DESCRIPTION OF THE TASK:
Output exactly, and only, the lines from the line containing "obj.parent = empty" through the line containing "scene.camera = camera", both included.

SUPPLIED ENTRIES:
◇ ◇ ◇ ◇ ◇ ◇ ◇

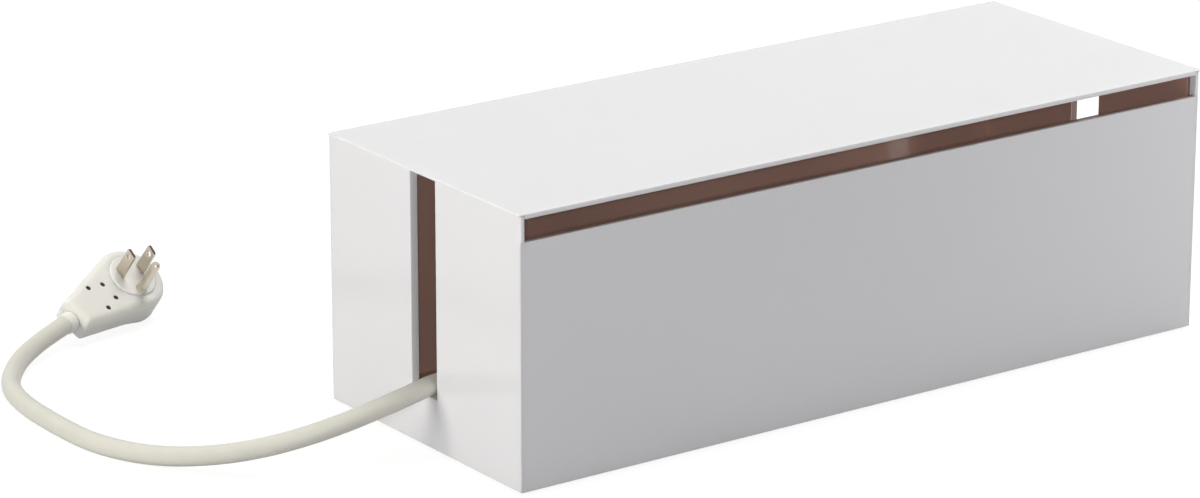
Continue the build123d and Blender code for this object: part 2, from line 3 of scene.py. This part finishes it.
import bpy
import numpy as np
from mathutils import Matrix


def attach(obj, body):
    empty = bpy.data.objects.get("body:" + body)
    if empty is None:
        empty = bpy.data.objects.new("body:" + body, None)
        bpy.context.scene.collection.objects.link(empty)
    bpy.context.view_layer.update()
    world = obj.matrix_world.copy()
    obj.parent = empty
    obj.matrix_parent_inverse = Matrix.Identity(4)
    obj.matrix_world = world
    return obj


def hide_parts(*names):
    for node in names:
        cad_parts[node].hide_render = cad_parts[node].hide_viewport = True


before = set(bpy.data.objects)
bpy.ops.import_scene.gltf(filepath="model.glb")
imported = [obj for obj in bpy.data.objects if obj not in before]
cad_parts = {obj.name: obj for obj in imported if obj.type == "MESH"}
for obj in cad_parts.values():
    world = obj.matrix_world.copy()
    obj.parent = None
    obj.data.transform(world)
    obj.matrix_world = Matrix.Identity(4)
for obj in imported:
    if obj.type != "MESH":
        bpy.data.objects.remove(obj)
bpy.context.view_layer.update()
scene = bpy.context.scene

# Camera: a long lens about 2.5 m away, at the front left and a little above the lid, which sees the lid, the
# front, the left end and the whole cord outside the box.

camera = bpy.data.objects.new("camera", bpy.data.cameras.new("camera"))
scene.collection.objects.link(camera)
camera.location = (-1.4344, -1.8562, 0.8209)
camera.rotation_euler = [math.radians(angle) for angle in (71.998, -0.0197, -35.634)]
camera.data.sensor_width = 36
camera.data.lens = 150.8
camera.data.clip_start = 0.1
camera.data.clip_end = 60
scene.camera = camera

# Studio: a pale surface and surround that the camera and every gloss see as plain white.  A small lamp beside
# the camera and a low wide one light the slots' walls, two large lamps at the left and above light the sheets,
# and a weak one at the right lifts the front's far end.


class Signal:
    """What one node gives.  Arithmetic on signals adds Math nodes, so a pattern is written as a sum."""

    def __init__(self, graph, socket):
        self.graph = graph
        self.socket = socket

    def math(self, operation, *values):
        return self.graph.add("ShaderNodeMath", {"operation": operation}, *values)[0]

    def __add__(self, other):
        return self.math("ADD", self, other)

    def __mul__(self, other):
        return self.math("MULTIPLY", self, other)

    def __gt__(self, other):
        return self.math("GREATER_THAN", self, other)

    __radd__ = __add__
    __rmul__ = __mul__


class Graph:
    """A tree of shader nodes, with one way to add a node and one to feed a socket."""

    def __init__(self, tree):
        self.tree = tree

    def feed(self, node, socket, value):
        """Set a socket of a node to a value, or link it to a signal."""
        if isinstance(value, Signal):
            self.tree.links.new(value.socket, node.inputs[socket])
        else:
            node.inputs[socket].default_value = value

    def add(self, kind, settings, *values, **named):
        """Add a node: its settings first, then its sockets by place or by name.  Gives its signals."""
        node = self.tree.nodes.new(kind)
        for setting, value in settings.items():
            setattr(node, setting, value)
        for place, value in enumerate(values):
            self.feed(node, place, value)
        for socket, value in named.items():
            self.feed(node, socket.replace("_", " "), value)
        return [Signal(self, socket) for socket in node.outputs if socket.enabled]

    def blend(self, factor, first, second):
        """The colour between two colours, at a factor from 0 to 1."""
        node = self.tree.nodes.new("ShaderNodeMix")
        node.data_type = "RGBA"
        self.feed(node, 0, factor)
        for place, colour in ((6, first), (7, second)):
            self.feed(node, place, colour if isinstance(colour, Signal) else (*colour, 1.0))
        return Signal(self, node.outputs[2])

    def seen_by(self, *rays):
        """1 on rays of any of some kinds and 0 on the others: the greatest of the kinds' own signals."""
        path = self.add("ShaderNodeLightPath", {})
        seen = path[rays[0]]
        for ray in rays[1:]:
            seen = seen.math("MAXIMUM", seen, path[ray])
        return seen


class Finish(Graph):
    """The procedural finish of a piece: a Principled shader and the patterns that feed it."""

    def __init__(self, name, colour, **sockets):
        self.material = bpy.data.materials.new(name)
        self.material.use_nodes = True
        super().__init__(self.material.node_tree)
        self.shader = self.tree.nodes["Principled BSDF"]
        self.set(Base_Color=(*colour, 1.0), **sockets)

    def set(self, **sockets):
        """Feed sockets of the shader."""
        for socket, value in sockets.items():
            self.feed(self.shader, socket.replace("_", " "), value)

    def place(self, stretch=(1, 1, 1)):
        """Object coordinates in metres, stretched along each axis."""
        here = self.add("ShaderNodeTexCoord", {})[3]
        return self.add("ShaderNodeMapping", {}, Vector=here, Scale=stretch)[0]

    def noise(self, scale, detail=2.0, where=None):
        """Smooth noise from 0 to 1, with about `scale` lumps to the metre."""
        where = where or self.place()
        return self.add("ShaderNodeTexNoise", {}, Vector=where, Scale=scale, Detail=detail)[0]

    def clouds(self, scale, first, second):
        """A colour that drifts between two near colours in soft clouds."""
        return self.blend(self.noise(scale), first, second)

    def polish(self, least, spread, scale, detail=2.0, where=None):
        """Roughness that drifts from a least value by up to a spread: least + spread * noise."""
        self.set(Roughness=least + self.noise(scale, detail, where) * spread)

    def grain(self, scale, height, strength):
        """Raise the surface in fine grains of a height in metres."""
        relief = self.noise(scale, 3.0)
        raised = self.add("ShaderNodeBump", {}, Strength=strength, Distance=height, Height=relief)
        self.set(Normal=raised[0])

    def on(self, *names):
        """Give this finish to some of the object's pieces."""
        for name in names:
            mesh = bpy.data.objects[name].data
            mesh.materials.clear()
            mesh.materials.append(self.material)


def shade(*channels):
    """Linear colour of a shade whose channels run from 0 to 255."""
    share = np.array(channels) / 255
    curved = ((share + 0.055) / 1.055) ** 2.4
    return tuple(np.where(share <= 0.04045, share / 12.92, curved).tolist())


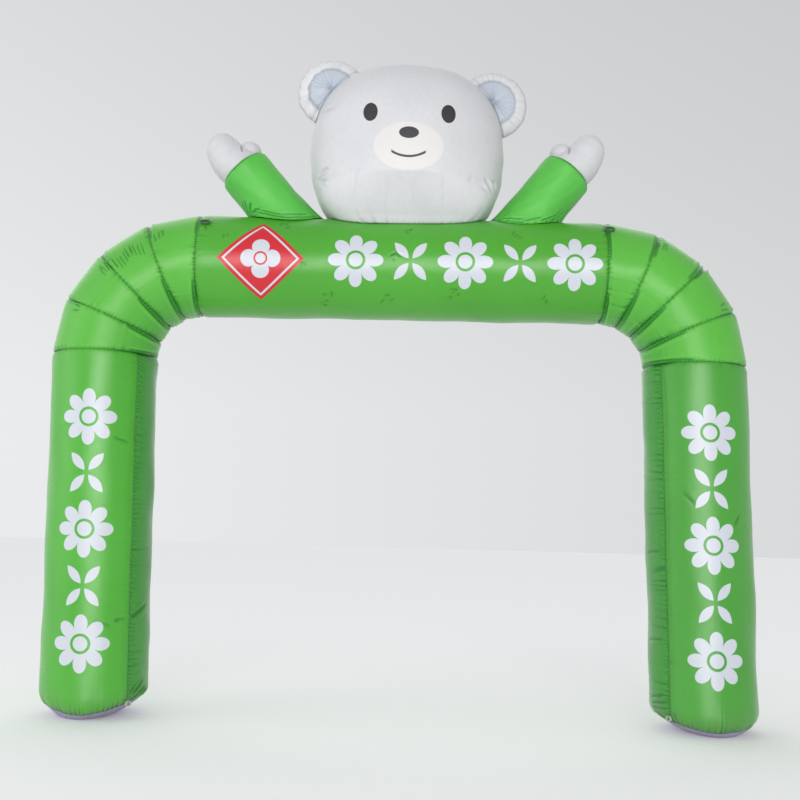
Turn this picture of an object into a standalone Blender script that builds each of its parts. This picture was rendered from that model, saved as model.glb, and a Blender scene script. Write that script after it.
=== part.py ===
"""An inflatable entrance arch: a blown-up nylon tube bent into two legs and a beam, with a head and two arms on top.

Metres, +Z up. The origin is on the ground in the middle of the walkway, X runs across the walkway from one leg to
the other, and the front faces -Y. Each cloth piece that a sewer would cut is one filled solid, drawn in at its seams.
"""

import math

import bmesh
import bpy
from mathutils import Matrix, Vector

# The main tube, and how it stands: the top sways to the left of the feet, and its right end is a little higher.
TUBE_RADIUS = 0.44
TUBE_SIDES = 48
LEG_AXIS_X = 2.56
BEAM_AXIS_Z = 3.86
BEND_RADIUS = 0.82
SWAY_X = 0.036
BEAM_END_RISE = 0.012

# How the cloth is drawn in at its seams, and how far apart two sewn pieces stay.
SEAM_GAP = 0.0006
SEAM_PINCH = 0.012
PANEL_SWELL = 0.005
SLACK = 0.003

GORES_PER_ELBOW = 4

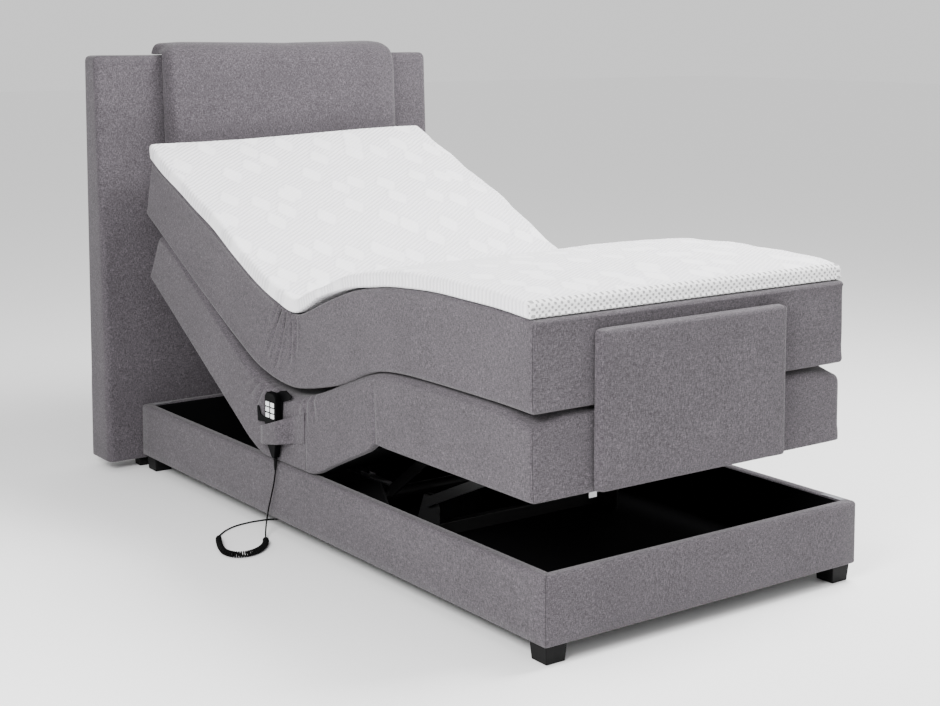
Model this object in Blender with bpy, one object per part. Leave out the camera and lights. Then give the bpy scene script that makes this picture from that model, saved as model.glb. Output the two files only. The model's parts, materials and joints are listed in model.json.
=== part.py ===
"""Adjustable box-spring bed: upholstered frame, headboard, motorised box sections, mattress and topper.

Metres, +Z up. Bed coordinates put y = 0 at the foot end of the frame and x = 0 on its centre line; the
empty "bed" moves them so that the origin is under the middle of the whole object. The bed stands with
its back and legs raised. Each moving section has an empty on its hinge axis, turned to the section's
slope, and its parts are modelled flat in that empty's own axes.
"""
import math

import bmesh
import bpy
from mathutils import Matrix, Vector

GAP = 0.0005  # between pieces that rest on each other

# Frame
FRAME_WIDTH = 1.0
FRAME_LENGTH = 2.04
RAIL_BOTTOM = 0.0454
RAIL_TOP = 0.2053
RAIL_THICK = 0.031
PANEL_BOTTOM = 0.0475
PANEL_THICK = 0.006
FOOT_SIZE = 0.0606
FOOT_INSET = 0.0105

# Headboard: upright back face, front face that leans back towards the top
HEAD_OFFSET = 0.012  # the headboard's middle from the frame's
HEAD_WIDTH = 1.244
HEAD_BOTTOM = 0.028
HEAD_TOP = 1.303
HEAD_FRONT_LOW = FRAME_LENGTH + GAP
HEAD_FRONT_HIGH = 2.106
HEAD_BACK = 2.185
CUSHION_OFFSET = 0.043
CUSHION_WIDTH = 0.87
CUSHION_BOTTOM = 0.9
CUSHION_TOP = 1.343
CUSHION_PROUD = 0.055

# Box sections
SECTION_WIDTH = 0.968
SECTION_HALF = 0.095  # hinge axes lie at half the box's height
HINGE_Z = RAIL_TOP + 0.0007 + SECTION_HALF
BACK_HINGE_Y = 1.268
THIGH_HINGE_Y = 1.02
BACK_LENGTH = 0.76
THIGH_LENGTH = 0.353
LEG_LENGTH = 0.646
BACK_ANGLE = math.radians(31.0)
THIGH_ANGLE = math.radians(24.1)
BACK_TRAVEL = math.radians(55.0)  # from flat to fully raised
THIGH_TRAVEL = math.radians(35.0)
HINGE_CLEAR = 0.0095
HINGE_ROD = 0.006
BOARD_THICK = 0.006
BOARD_INSET = 0.01  # how far the boards stay inside their sections' sides and ends

# Soft layers, above the hinge axes
MATTRESS_WIDTH = 0.99
MATTRESS_LOW = 0.103
MATTRESS_HIGH = 0.308
TOPPER_WIDTH = 1.005
TOPPER_THICK = 0.043
SOFT_SPLIT_BACK = 0.4  # where the bending middle meets the stiff ends, along the sections
SOFT_SPLIT_LEG = -0.105
HIP_LOW = ((1.21, 0.427), (1.11, 0.424), (1.04, 0.43))
HIP_HIGH = ((1.33, 0.711), (1.243, 0.672), (1.145, 0.636), (1.081, 0.631), (0.996, 0.657),
            (0.836, 0.706), (0.72, 0.742), (0.64, 0.7525))

# Lift mechanism
CHASSIS_X = 0.3
CHASSIS_THICK = 0.006
DRIVE_Z = 0.12
BACK_DRIVE_Y = 1.318
THIGH_DRIVE_Y = 0.99
DRIVE_TUBE = 0.0175
ARM_X = 0.26
ARM_THICK = 0.008
BACK_ARM = 0.35
THIGH_ARM = 0.26
BACK_ARM_ANGLE = math.radians(38.3)
THIGH_ARM_ANGLE = math.radians(36.0)
ARM_RATIO = 0.89  # arm turn for each unit of section turn
ROLLER = 0.02
LEVER = 0.047
MOTOR_X = 0.12
MOTOR_Z = 0.0765
MOTOR_RADIUS = 0.0215
LINK_X = 0.3135
LINK_THICK = 0.005
LINK_OFFSET = Vector((0.0, -0.3, -0.13))  # from hinge axis to link pivot, at both ends

# Handset and cord
HANDSET_Y = 1.179
HANDSET_WIDTH = 0.06
HANDSET_TOP = 0.4
HANDSET_SHOULDER = 0.27
HANDSET_TIP = 0.222
HANDSET_TAIL_Y = 1.166
HANDSET_FACE_X = -0.519
HANDSET_THICK = 0.0185
BUTTON_PROUD = 0.0015
CORD_RADIUS = 0.0022
COIL_RADIUS = 0.009
RELIEF_TIP = Vector((-0.5095, 1.169, 0.187))
GLAND = (-0.36, 1.262)


def clear_scene():
    for obj in list(bpy.data.objects):
        bpy.data.objects.remove(obj, do_unlink=True)


def material(name, colour, roughness, metallic=0.0):
    made = bpy.data.materials.get(name) or bpy.data.materials.new(name)
    made.use_nodes = True
    shader = made.node_tree.nodes["Principled BSDF"]
    shader.inputs["Base Color"].default_value = (*colour, 1.0)
    shader.inputs["Roughness"].default_value = roughness
    shader.inputs["Metallic"].default_value = metallic
    return made


def grey_fabric():
    return material("grey_fabric", (0.19, 0.18, 0.19), 0.9)


def white_knit():
    return material("white_knit", (0.8, 0.8, 0.81), 0.85)


def black_board():
    return material("black_board", (0.012, 0.012, 0.014), 0.8)


def black_wood():
    return material("black_wood", (0.02, 0.02, 0.02), 0.45)


def black_steel():
    return material("black_steel", (0.02, 0.02, 0.022), 0.4, 0.7)


def bright_steel():
    return material("bright_steel", (0.6, 0.6, 0.62), 0.3, 1.0)


def black_plastic():
    return material("black_plastic", (0.015, 0.015, 0.017), 0.4)


def button_plastic():
    return material("button_plastic", (0.75, 0.76, 0.78), 0.35)


def black_rubber():
    return material("black_rubber", (0.02, 0.02, 0.02), 0.7)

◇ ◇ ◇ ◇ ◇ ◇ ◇

REPLY:
    obj.parent = empty
    obj.matrix_parent_inverse = Matrix.Identity(4)
    obj.matrix_world = world
    return obj


def hide_parts(*names):
    for node in names:
        cad_parts[node].hide_render = cad_parts[node].hide_viewport = True


before = set(bpy.data.objects)
bpy.ops.import_scene.gltf(filepath="model.glb")
imported = [obj for obj in bpy.data.objects if obj not in before]
cad_parts = {obj.name: obj for obj in imported if obj.type == "MESH"}
for obj in cad_parts.values():
    world = obj.matrix_world.copy()
    obj.parent = None
    obj.data.transform(world)
    obj.matrix_world = Matrix.Identity(4)
for obj in imported:
    if obj.type != "MESH":
        bpy.data.objects.remove(obj)
bpy.context.view_layer.update()
scene = bpy.context.scene

# Camera: a long lens about 2.5 m away, at the front left and a little above the lid, which sees the lid, the
# front, the left end and the whole cord outside the box.

camera = bpy.data.objects.new("camera", bpy.data.cameras.new("camera"))
scene.collection.objects.link(camera)
camera.location = (-1.4344, -1.8562, 0.8209)
camera.rotation_euler = [math.radians(angle) for angle in (71.998, -0.0197, -35.634)]
camera.data.sensor_width = 36
camera.data.lens = 150.8
camera.data.clip_start = 0.1
camera.data.clip_end = 60
scene.camera = camera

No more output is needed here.